In this, the first biography of Mehmet for 30 years, John Freely vividly brings to life the world in which Mehmet lived and illuminates the man behind the myths, a figure who dominated both East and West from his palace above the Golden Horn and the Bosphorus, where an inscription still hails him as, 'Sultan of the two seas, shadow of God in the two worlds, God's servant between the two horizons, hero of the water and the land, conqueror of the stronghold of Constantinople."
PUBLISHERS WEEKLY
Mehmet II (1432 1481) ascended to the throne of the Ottoman Empire when he was only 12. In spite of his youth, he had an energetic desire to rule the kingdom, physical prowess and a precocious intellect, which made him one of the most brilliant and most feared of all medieval Muslim rulers.

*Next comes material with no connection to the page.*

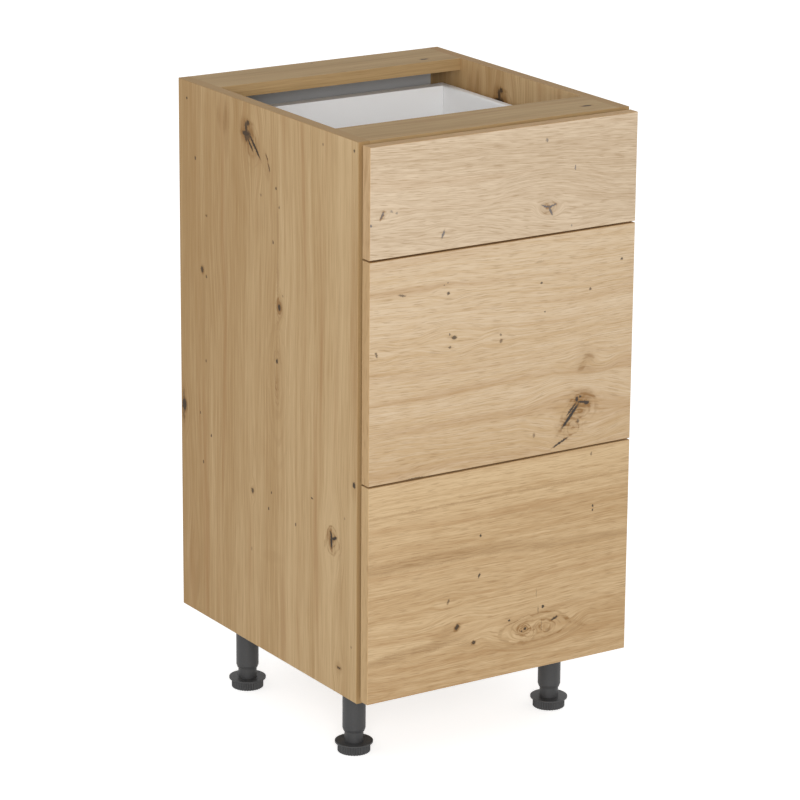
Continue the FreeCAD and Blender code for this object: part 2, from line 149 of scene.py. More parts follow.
def knot_marks(tree, place, knots, whorls):
    """How dark and how brown the knots make a point.
    A knot: along, across, half length, half width, turn, dark, halo.
    A whorl of brown rings: along, across, half length, half width, turn, how many, strength."""
    ragged = scattered(tree, place, scale=420.0, detail=2.0, reach=0.0035)
    drifted = scattered(tree, place, scale=75.0, detail=1.0, reach=0.010)
    dark, brown = 0.0, 0.0
    for along, across, length, width, turn, darkness, halo in knots:
        out = ellipse(tree, ragged, along, across, length, width, turn)
        if darkness:
            dark = reckon(tree, "MAXIMUM", dark, fade(tree, out, 0.4, 1.4, darkness, 0.0))
        if halo:
            brown = reckon(tree, "ADD", brown, fade(tree, out, 0.3, 4.0, halo, 0.0))
    for along, across, length, width, turn, count, strength in whorls:
        out = reckon(tree, "SQRT", ellipse(tree, drifted, along, across, length, width, turn))
        wave = reckon(tree, "SINE", reckon(tree, "MULTIPLY", out, 2.0 * math.pi * count))
        inside = fade(tree, out, 0.5, 1.0, 1.0, 0.0)
        ring = reckon(tree, "MULTIPLY", fade(tree, wave, 0.0, 1.0, 0.0, strength), inside)
        brown = reckon(tree, "ADD", brown, ring)
    return dark, brown


def parted_grain(tree, place, height, swirls):
    """How far the grain is pushed aside where it runs round a knot.
    A swirl: along, across, reach along, reach across, parting, ringing."""
    parted = 0.0
    for along, across, length, width, parting, ringing in swirls:
        out = ellipse(tree, place, along, across, length, width, 0.0)
        aside = reckon(tree, "SUBTRACT", height, across)
        moved = reckon(tree, "MULTIPLY", aside, -(parting + ringing))
        if ringing:
            radius = reckon(tree, "MULTIPLY", reckon(tree, "SQRT", out), width * ringing)
            moved = reckon(tree, "ADD", moved, radius)
        parted = reckon(tree, "MULTIPLY_ADD", fade(tree, out, 0.0, 1.0, 1.0, 0.0), moved, parted)
    return parted


pore_brown = (0.30, 0.17, 0.07, 1.0)
streak_amber = (0.38, 0.20, 0.075, 1.0)
halo_brown = (0.28, 0.145, 0.048, 1.0)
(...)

In this alternately tedious and fast-paced chronicle, historian Freely, of Bosphorus University in Istanbul, shows Mehmet as cunning and politically and militarily astute. Mehmet turned his back on a peace treaty he had signed with emperor Constantine XI and attacked Byzantium's capital, Constantinople, capturing the city when he was barely 21. His troops looted much of the city and Mehmet, who reportedly shed tears at the destruction of such beauty, spent much of the rest of his reign rebuilding it. By 1463, Mehmet the Conqueror ruled the former dominions of the Byzantine Empire from the Mediterranean to the Black Sea. In one short chapter, Freely then rushes through roughly 450 years of history to the Ottoman Empire's end after WWI. Mehmet's colorful and dashing exploits deserve better than this colorless biography. B&w illus., 2 maps.